I read an uncharitable review of Rudel's service elsewhere on the internet which summarised that he was completely impervious to fear or pity virtually to the point of insanity, that he liked to fly, and he liked to destroy. Period. Had the reviewer read this book? It is clear that Rudel wanted to fly, that joining the Luftwaffe allowed this and that initially he felt humiliated by early failure and wanted to prove himself. After that however his motives changed. He became aware (forget the false modesty) that he had developed a rare gift for flying ground attack aircraft and that every enemy tank he destroyed saved German lives on the ground, and every mission he flew (when his aircraft were damaged he would commandeer other pilots aircraft and go out again, letting them rest) in the place of another saved the lives of other German pilots who might not survive what he could. In other words he felt that with great talent comes great responsibility (as they say), and that every time he flew he quite literally 'made a difference' and saved German lives. That was his motivation to keep getting back in his Stuka when he had numerous opportunites to step back and take up a training or desk job, and despite having a wife and young son at home who must have been desperately worried about him.

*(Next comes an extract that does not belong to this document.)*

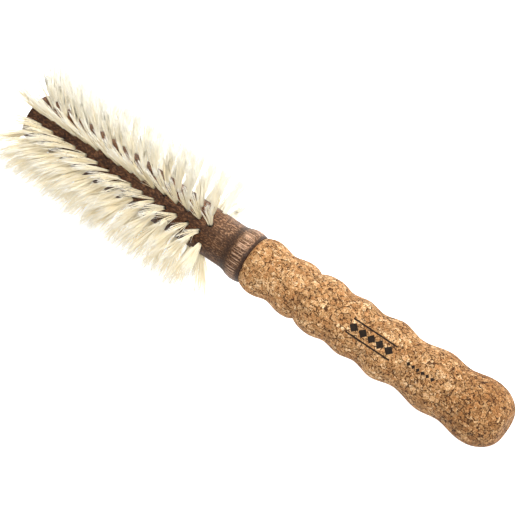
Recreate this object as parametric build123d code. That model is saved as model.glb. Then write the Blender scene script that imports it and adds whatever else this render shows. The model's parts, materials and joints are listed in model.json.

The book goes on to cover his time as a POW, his refusal to kowtow to his captors and his eventual release. When confronted about German war-crimes and his refusal to condemn Hitler's attack on Russia he replied that whilst he believed that those guilty of war-crimes should be caught and punished - he was guilty of absolutely nothing whatsoever other than doing his duty (he was almost permanently in front-line combat), that he fought for his country and not a political party and that the Allies (particularly but not exclusively the Soviets) had committed numerous war-crimes themselves that they would never have to answer for, including after the war as he clearly states in the book. Almost his entire unit including wounded men, women and his best friend (who had survived numerous missions with him) that had to travel back to Germany on foot (i.e the vast bulk of them), were murdered whilst unarmed by Czech communist 'partisans' after they had surrendered and were unarmed. This was not an unusual event. He won an unlikely ally in RAF Battle of Britain veteran Douglas Bader who of course flew without legs - Bader even tried to get him a better artificial leg. Though not covered in his memoirs (there are other books on Rudel) he also went on to help the US develop their own version of the Stuka, the A-10 ground attack aircraft - and even went mountain climbing after the war, designing artificial legs for disabled climbers. After the war he remained a patriot/ German nationalist and anti-communist even when it was deeply unfashionable and much to the embarrassment of the West German government. When he died in the 1980's the Luftwaffe flew an unofficial fly-past above his funeral, to the disgust of the West German government who tried (unsuccessfully I believe) to find out who had authorised it.

Reading this book is also useful in another sense - it helps put your life in perspective. When you think you are having a bad day, just think about what Rudel went through every day for four years, and then ask yourself again if you're really having such a hard time? He was the man who did his duty no matter what, and who simply would not quit.